On the other hand, perhaps the expression 1. - (u * u) - (v * v) is is totally computed using only in CPU registers (80 bits).
I don't know.

Regards
Last edited by manumart1 on Wed Dec 04, 2013 3:32 pm, edited 1 time in total.
Rex Couture
Posts: 2
Joined: Tue Nov 19, 2013 6:26 pm

Re: Numerical Analysis

Post by Rex Couture »

I think manumart1 has the right idea (or at least one right idea), which is to test the value of the actual, entire parameter, rather than test part of the expression (u*u +v*v). For example, you might write

IF 1. -u*u -v*v >= 0. THEN w := Foo (u, v) ELSE ....

Even so, I'm not entirely certain that the expression will always be evaluated with the same precision in both the calling module and the procedure.

To guard against that problem, I really like Robert's hack:

RETURN Math.Sqrt (MAX (1. - u*u -v*v), 0.)

(or some equivalent).

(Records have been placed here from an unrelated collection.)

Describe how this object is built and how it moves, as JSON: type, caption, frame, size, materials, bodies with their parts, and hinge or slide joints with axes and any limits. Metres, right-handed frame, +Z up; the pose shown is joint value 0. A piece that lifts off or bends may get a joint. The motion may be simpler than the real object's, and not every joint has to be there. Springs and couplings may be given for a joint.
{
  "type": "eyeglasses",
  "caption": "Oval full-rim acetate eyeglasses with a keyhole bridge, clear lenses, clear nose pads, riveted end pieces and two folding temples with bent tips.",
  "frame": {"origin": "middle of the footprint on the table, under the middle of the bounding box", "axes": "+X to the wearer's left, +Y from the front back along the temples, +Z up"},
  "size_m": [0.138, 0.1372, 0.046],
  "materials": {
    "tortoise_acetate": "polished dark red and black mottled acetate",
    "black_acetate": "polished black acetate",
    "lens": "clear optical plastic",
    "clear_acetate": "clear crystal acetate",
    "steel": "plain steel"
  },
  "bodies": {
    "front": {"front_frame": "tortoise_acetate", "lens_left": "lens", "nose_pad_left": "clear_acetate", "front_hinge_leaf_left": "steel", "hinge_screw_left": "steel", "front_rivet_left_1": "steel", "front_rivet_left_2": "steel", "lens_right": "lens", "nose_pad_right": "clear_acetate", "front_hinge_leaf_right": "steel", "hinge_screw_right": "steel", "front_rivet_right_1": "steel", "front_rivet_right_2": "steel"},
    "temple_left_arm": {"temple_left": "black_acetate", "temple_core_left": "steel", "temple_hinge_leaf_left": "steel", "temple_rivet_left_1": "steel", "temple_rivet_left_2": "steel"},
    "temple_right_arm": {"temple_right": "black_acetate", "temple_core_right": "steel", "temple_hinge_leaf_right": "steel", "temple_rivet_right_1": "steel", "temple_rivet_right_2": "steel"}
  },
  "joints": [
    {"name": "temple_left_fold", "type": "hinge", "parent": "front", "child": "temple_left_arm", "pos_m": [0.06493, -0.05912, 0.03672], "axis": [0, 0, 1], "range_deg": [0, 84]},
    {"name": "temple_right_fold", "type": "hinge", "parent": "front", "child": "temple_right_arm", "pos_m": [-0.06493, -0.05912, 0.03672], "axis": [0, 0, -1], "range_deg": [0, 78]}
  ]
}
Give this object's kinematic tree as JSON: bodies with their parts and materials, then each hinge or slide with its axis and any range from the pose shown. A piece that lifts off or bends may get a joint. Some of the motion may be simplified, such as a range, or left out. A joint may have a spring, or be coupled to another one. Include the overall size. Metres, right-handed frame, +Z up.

This would work if the problem is structured so that 1 -u*u -v*v is never negative (except as a numerical accident). However, it would return a very wrong answer in the case of a substantially negative number.

This brings up a related question on how to structure such a module. Do you put the negative number test in the calling module or the called procedure, or both? Each has advantages and disadvantages. If you put it in the calling module, any expression using the function could get messy. Furthermore, the procedure would lack generality. But if you put the test in the procedure, the procedure will have unavoidable overhead, which could cause a penalty if it's in an inner loop.
User avatar
Robert
Posts: 177
Joined: Sat Sep 28, 2013 11:04 am
Location: Edinburgh, Scotland

Re: Numerical Analysis

Post by Robert »

The following Module:
- Does NOT TRAP on the ASSERT 30
- Does TRAP on the ASSERT 40.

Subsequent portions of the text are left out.